Edwards elaborates on that approach. In part because conflicts of interest may cause harm that is difficult to detect, courts have traditionally allowed cases to go forward with “no further inquiry” once a conflict is shown; an analogous rule, Edwards argues, is warranted here. Similarly, Edwards notes that nominal damages are traditionally awarded in cases such as trespass without any showing of economic injury.
Both the federal government and Edwards argue that the class allegation has no bearing on the case except perhaps that class actions will motivate companies like First American to comply with RESPA.

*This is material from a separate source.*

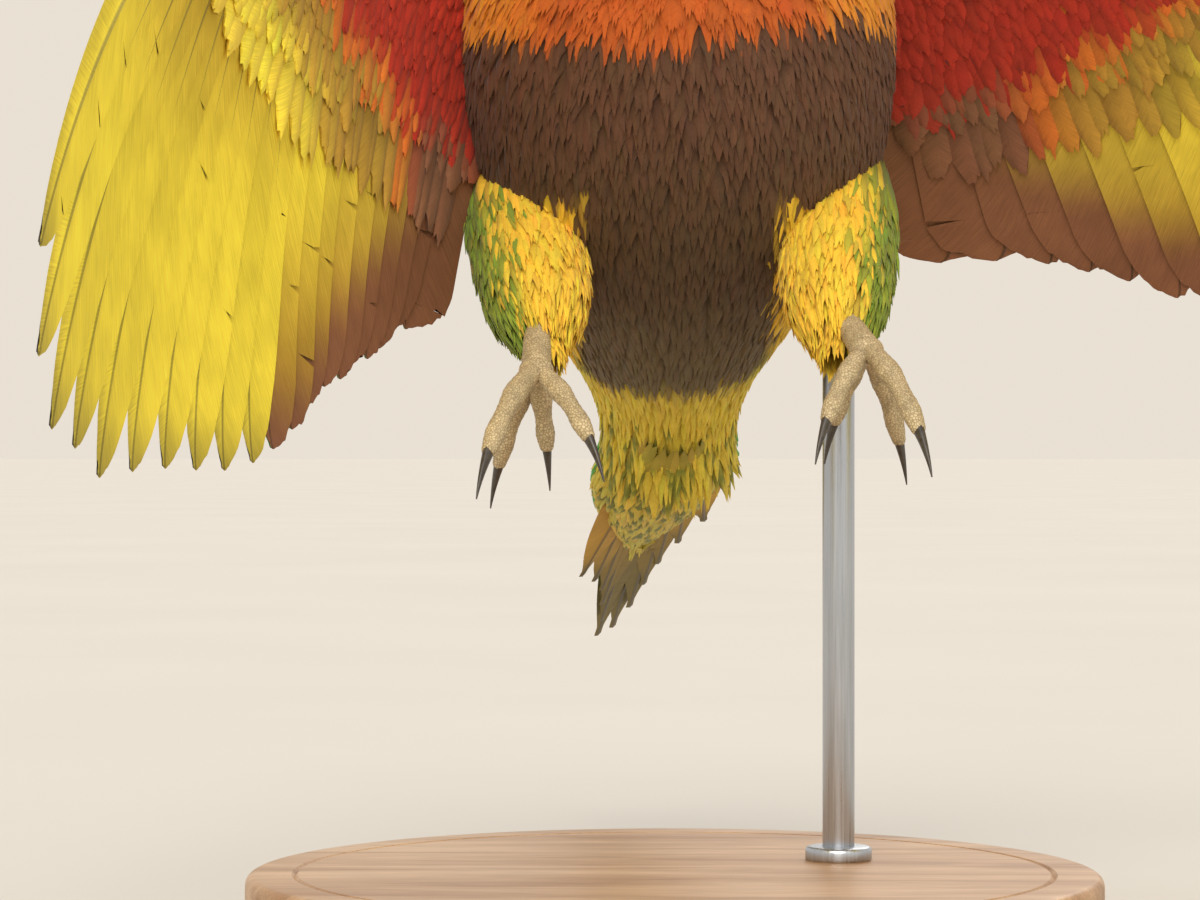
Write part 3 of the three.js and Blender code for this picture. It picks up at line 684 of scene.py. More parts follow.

The United States lists about a dozen statutes that are similar to RESPA in that they authorize damages without a showing of harm in a particular case. The examples range from copyright law, which awards statutory damages against infringers without a showing of harm, to the Telephone Consumer Protection Act, which authorizes statutory damages for prerecorded calls to cell phones made without consent without a showing of harm. None of the examples by itself suggests that the sky will fall if First American prevails, but collectively they make an impressive group. Alternatively, perhaps the examples show collectively that the federal courts are hearing a lot of cases where no one is required to demonstrate concrete injury.
In the absence of a clear conflict, a grant of certiorari in a case seeking review of a Ninth Circuit decision usually means that reversal is certain. It is possible here, however, that the Court could affirm while writing an opinion that is considerably narrower than the Ninth Circuit’s opinion, which can be read as holding broadly that standing would exist whenever Congress created a cause of action and authorized damages. A narrower opinion would permit standing in such cases only if – as may be the case here – there is good reason to think that there is damage that is particularly difficult to demonstrate and/or the defendant engaged in behavior, such as trespass, that ought to be discouraged even if any damage is likely not substantial.